The second method for measuring h involves counting atoms. An international coalition of metrological laboratories known as the Avogadro Project has produced silicon spheres of near-perfect purity and crystal structure, each weighing precisely one kilogram. The spheres are also thought to be the roundest objects on earth. “Maybe the roundest in the universe,” Joachim Ullrich, the physicist who runs the German metrological institute and oversees the Avogadro Project, told me. The largest imperfections are on the order of fifteen or sixteen nanometres; if the spheres were the size of the earth, the distance from the peak of the highest mountains to the bottom of the deepest seas would be about two metres. This extreme uniformity allows for a precise estimation of the number of atoms in each sphere, which allows for a precise calculation of h. The Avogadro Project has been at this for thirty years, as well.

That these very different experiments have produced nearly identical values for h suggests that the numbers are right. “That is absolutely astonishing when you think of the different physics involved,” Quinn said. “It shows that classical physics and quantum physics at that level agree.” On Friday, the B.I.P.M. will set the value of h at 6.62607015 x 10-34 metre-squared-kilograms per second; it follows that the kilogram may be defined as the mass that results in this value, when h is expressed in the units above. A limpid definition in mathematical terms, if not exactly handy for the rest of us.

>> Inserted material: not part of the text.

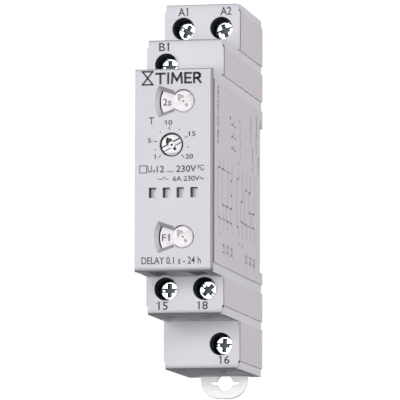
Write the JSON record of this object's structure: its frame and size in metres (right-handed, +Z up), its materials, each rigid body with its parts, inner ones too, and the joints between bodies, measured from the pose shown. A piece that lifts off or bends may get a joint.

Still, a kilogram will stay a kilogram. Its size won’t change; the average human won’t notice a thing. But the Planck-constant kilogram will come with its advantages. The unit will now be entirely stable. It will, in principle, liberate science and industry from their reliance on centrally maintained mass standards. In an ideal future, end-users will be able to make precision mass measurements directly on the Kibble balances they keep in their pockets, without having first to fly to France to have their mass standards calibrated. (We’re not there just yet. NIST’s Kibble balance is about eight feet tall and relies on a magnet system that weighs a metric ton.) The new definition is expected to be of particular use to researchers working at extremely small mass-scales. Mostly, though, no one has the faintest idea what advances the redefinition could make possible. “This is the way it is,” Quinn said. “You make a step forward, and then clever people come up and think, Oh! Now I can do this and that!”

Utility is not all, though, even in metrology. “Our passion for this, our drive, is really on the aesthetic side,” Jon Pratt, of NIST, told me. “It’s just so much more beautiful to think about tying all measurement to these things that are—as far as we understand the universe—constant.” On his left forearm, Pratt has a tattoo of a nineteenth-century French metrology medallion. (He was a punk guitarist before he was a scientist.) Along the bottom edge is a value for h that his team at NIST calculated. The words along the top edge read, “À tous les temps, à tous les peuples”: for all times, for all peoples.

The redefined kilogram approaches this ideal as closely as man-as-measurer ever has. Concretely, though, it’s just a new way to express the mass of an old lump of metal, one that is not and really never was the ideal kilogram it was supposed to be. The I.P.K. doesn’t weigh what it did a hundred and thirty years ago, at least not exactly. And, given the mismeasurement of the meridian, even the original French kilogram didn’t weigh quite what it should have. The Planck-constant kilogram will inherit the flaws of its predecessors, just as it inherits their aspirations to harmony and truth. For the purposes of measurement, it will be excellent. As ever, harmony and truth remain just out of reach.